Mosley’s twelfth Rawlins mystery, his first in six years, is the New York Times bestseller, Little Green (2013), set during the age of “Flower Power” in the mean streets of L.A. “in all their psychedelic 1967 glory.” Publishers Weekly called it “superb,” and Booklist said, “The return of Easy Rawlins is a major event for crime-fiction fans.” The NPR reviewer said, “[Little Green] takes us back to Devil in a Blue Dress, reminding longtime readers like me how we got hooked in the first place.”

Mosley’s previous bestsellers include the Rawlins mysteries, Blonde Faith (2007), Cinnamon Kiss (2005),and Bad Boy Brawly Brown (2002); the Fearless Jones series, including Fearless Jones (2001), Fear Itself (2003),and Fear of the Dark (2006); and the story collection featuring Socrates Fortlow, Always Outnumbered, Always Outgunned (1997), which won the Anisfield-Wolf Award for contributions to understanding racism.

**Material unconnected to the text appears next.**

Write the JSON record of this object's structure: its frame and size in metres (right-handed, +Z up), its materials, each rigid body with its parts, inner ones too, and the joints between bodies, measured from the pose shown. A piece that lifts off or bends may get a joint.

Mosley is also a former president of the Mystery Writers of America, and a founder of the PEN American Center Open Book Committee.

Frankie Y. Bailey, UAlbany Criminal Justice professor and writer of detective fiction, is the author most recently of The Red Queen Dies (2013), the first novel in a “near-future” police procedural series set in Albany. Memory-erasing drugs complicate the hunt for a serial killer in a world of intrusive electronic surveillance. Booklist said that the novel’s protagonist, detective Hannah McCabe, “shows she has what it takes to succeed at her work and to win readers,” in “this strong start to a projected series.” Julie Hyzy, New York Times bestselling author of the White House Chef Mysteries, said, “Fans will be thrilled by Frankie Y. Bailey’s newest mystery… [which features] more twists and turns than Alice experienced down the rabbit hole. A great read. Don’t miss it!”

Bailey has finished the first draft of a sequel to The Red Queen Dies, tentatively titled Cock Robin’s Funeral. She is also the author of five books in the Silver Dagger mystery series featuring crime historian and amateur sleuth Lizzie Stuart, including most recently Forty Acres and a Soggy Grave (2011).

Bailey’s nonfiction works include Wicked Albany: Lawlessness & Liquor in the Prohibition Era (2009, with Alice Green); African American Mystery Writers (2008); Blood on Her Hands (2004, with Donna Hale); Famous American Crimes and Trials (2004, with Steven Chermak); and Out of the Woodpile: Black Characters in Crime and Detective Fiction (1991), which was nominated for the Edgar Award.